Aramco CEO says high price not due to tight supply; mulls JV refineries in South East Asia
Top oil exporter Saudi Arabia is unhappy with high oil prices and concerned about their impact on the global economy, the chief executive of state oil firm Aramco said on Tuesday.
Oil prices fell on Tuesday in part after the remarks from Aramco's Khalid Al Falih. Brent crude fell 57 cents to $123.09 a barrel by 0153 GMT, just four dollars below a 2-1/2 year peak hit earlier in April at $127.02.
"We are not comfortable with oil prices where they are today... I am concerned about the impact it could have on the global economy," Falih told an industry gathering in South Korea.
High prices were not due to any tightness in supply in global markets, Falih said. His comments echoed those of Saudi Oil Minister Ali Al Naimi, who said last week that the kingdom had cut oil output in March as the market was oversupplied.
Unrest and violence in North Africa and the Middle East and strong demand growth in Asia have pushed prices to their highest levels since 2008, triggering a series of warnings from consumers and producers that costly oil would harm economic growth, in turn eroding fuel demand.
Saudi Arabia and other OPEC producers warned of the strain of high energy prices on fragile economies emerging from recession or slowdown in the wake of the 2008 financial crisis.
Saudi Arabia had enough capacity to meet demand and moderate high prices if necessary, Falih said.
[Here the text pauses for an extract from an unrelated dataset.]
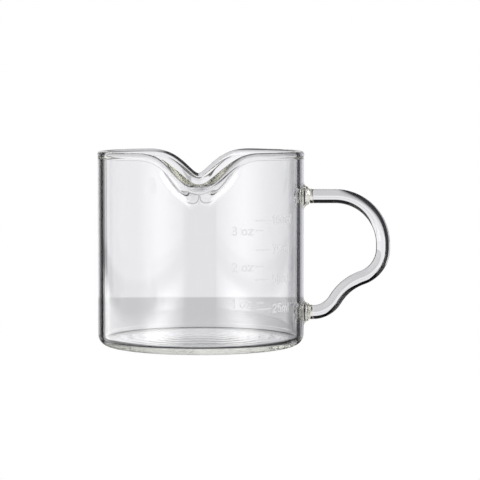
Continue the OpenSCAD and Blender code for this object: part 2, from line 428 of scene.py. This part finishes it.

"...the Kingdom will continue to act in support of oil market stability and as a force for moderation," he added.
Saudi Arabia boosted supply in February to above 9 million bpd to plug the gap left by Libya, where civil war cut exports. The kingdom is the only oil producer with significant spare capacity to meet large supply outages such as that experienced in Libya.
The kingdom has 12.5 million bpd capacity and pumped 8.292 million bpd in March, giving it a cushion of around 4 million bpd.
Two out of every three barrels that Saudi Aramco exports go to Asia, Falih said. The state oil giant is considering joint-venture refining projects in Vietnam and Indonesia in addition to China as part of its plans to boost refining capacity.
Aramco's daily refining capacity would "soon" grow 50 percent from its current level to more than 6 million barrels per day, he said.
Aramco is building two refineries in Saudi Arabia and four more are being considered in Jizan in the kingdom and projects in China, Vietnam and Indonesia, Falih said.
Aramco would also expand and upgrade existing refining centers, he added.
"Companies from Korea and other Asian nations are important suppliers of top quality goods, materials and services to our operations and we are seeing increasing volumes of foreign direct investment from Asia in the kingdom."
Saudi Aramco's natural gas production capacity would grow within five years to 14 billion standard cubic feet per day (cfd), he said.
Saudi Arabia would spend more than $450 billion on capital projects over the next five years, while Aramco would be spending a total capital budget of roughly $125 billion on domestic and international projects over the same period.
This spending includes new crude increments, refining and petrochemical facilities, he said.
Saudi Aramco is a major shareholder of South Korea's third-largest crude oil refiner S-Oil with a 35 percent stake in the 650,000-bpd refiner.
Aramco will hold a board meeting in South Korea on Thursday.